In terms of the business level of it, there’s sort of a good and bad to it. The good is that there is more outlets than ever for somebody to get published in. The bad is that the pay is worse than ever. It’s probably harder now to make a career as a writer than it was ten years ago. With that being said, there’s no lack of audiences for what’s being written. You have to do it the hip-hop way and just go out and do it and not necessarily worry about the things that a lot of folks have holding them back. You have to just go and do it and get in there and get your arms dirty. In doing that, you’ll find yourself becoming something.
What are your ultimate goals for Total Chaos?

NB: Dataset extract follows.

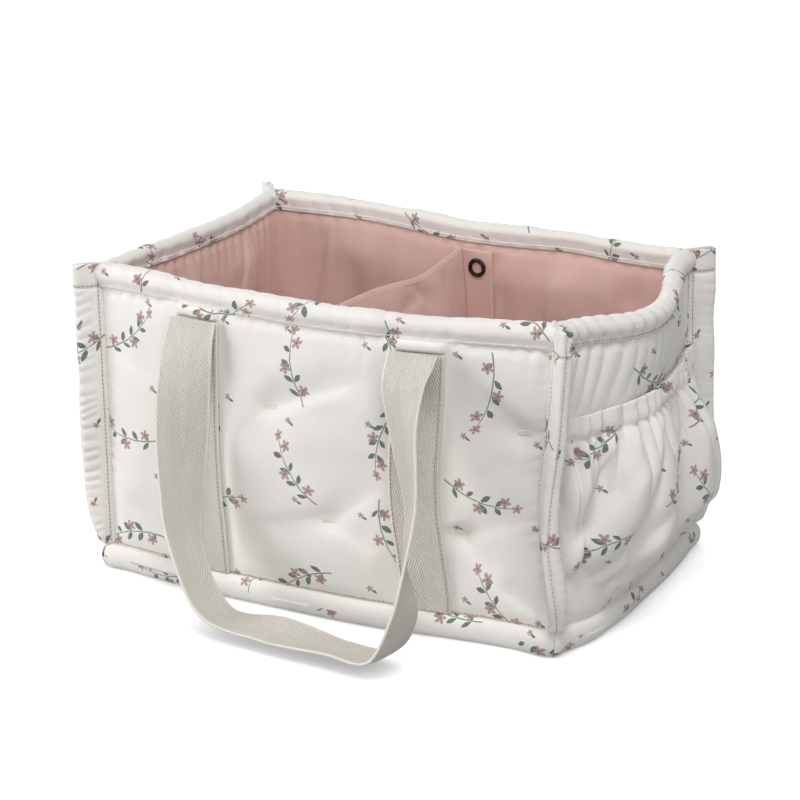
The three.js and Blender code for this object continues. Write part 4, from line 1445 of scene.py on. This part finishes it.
def divider_rule(u, v):
    """A point on the padded divider, with its folds and creases."""
    aside, height, top = divider_section(u, v)
    below = top - height
    side = np.sign(aside)
    along = u * DIVIDER_LENGTH
    to_back = DIVIDER_LENGTH - along
    clear = smooth(0, 40, along) * smooth(0, 40, to_back)
    aside = aside * mix(0.3, mix(1.15, 2.3, clear), smooth(0, 60, below) ** 0.55)
    free = smooth(0, 16, below) * smooth(0, 14, along) * smooth(0, 14, to_back)
    puff = 2.4 * ripples(along, height, 44, 701) * side + 1.2 * ripples(along, height, 19, 702)
    fold = 0.9 * ripples(along + 0.6 * height, height * 0.3, 22, 703)
    edge = -0.1 * bell(below - DIVIDER_SEAM_DROP, 1.6)
    gather = 0.5 * puckers(along, below, 8, 12, 704)
    aside = aside + side * (free * (0.6 + 0.5 * puff + 0.5 * fold) + edge + gather * free)
    for start, end, width, depth in DIVIDER_CREASES:
        aside = aside + side * free * crease(along, height, start, end, width, depth)
    return divider_point(aside, u, height)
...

There are three things. One is, as we talked about so much earlier, is basically to show people the impact the hip-hop arts have had on the world over the last two or three decades. Secondly, it’s to be able to get people to move away from having the object of study or fascination just be the stuff that gets distributed by these vast media monopolies. The third, and I think equivalent to the other two, is to center the artists’ voices in these discussions because I think we’ve lacked that a lot. We don’t listen to the artists a lot of times. We, as writers, will just kind of get in their way and reinterpret what they’re saying for other people and twist it. There aren’t enough books that are primary documents that are the sources telling the stories in their own words. That’s what Total Chaos is trying to be.
What do you want to say to everybody?
I think you can’t ever fail if you’re doing the thing that you love. You can’t fail.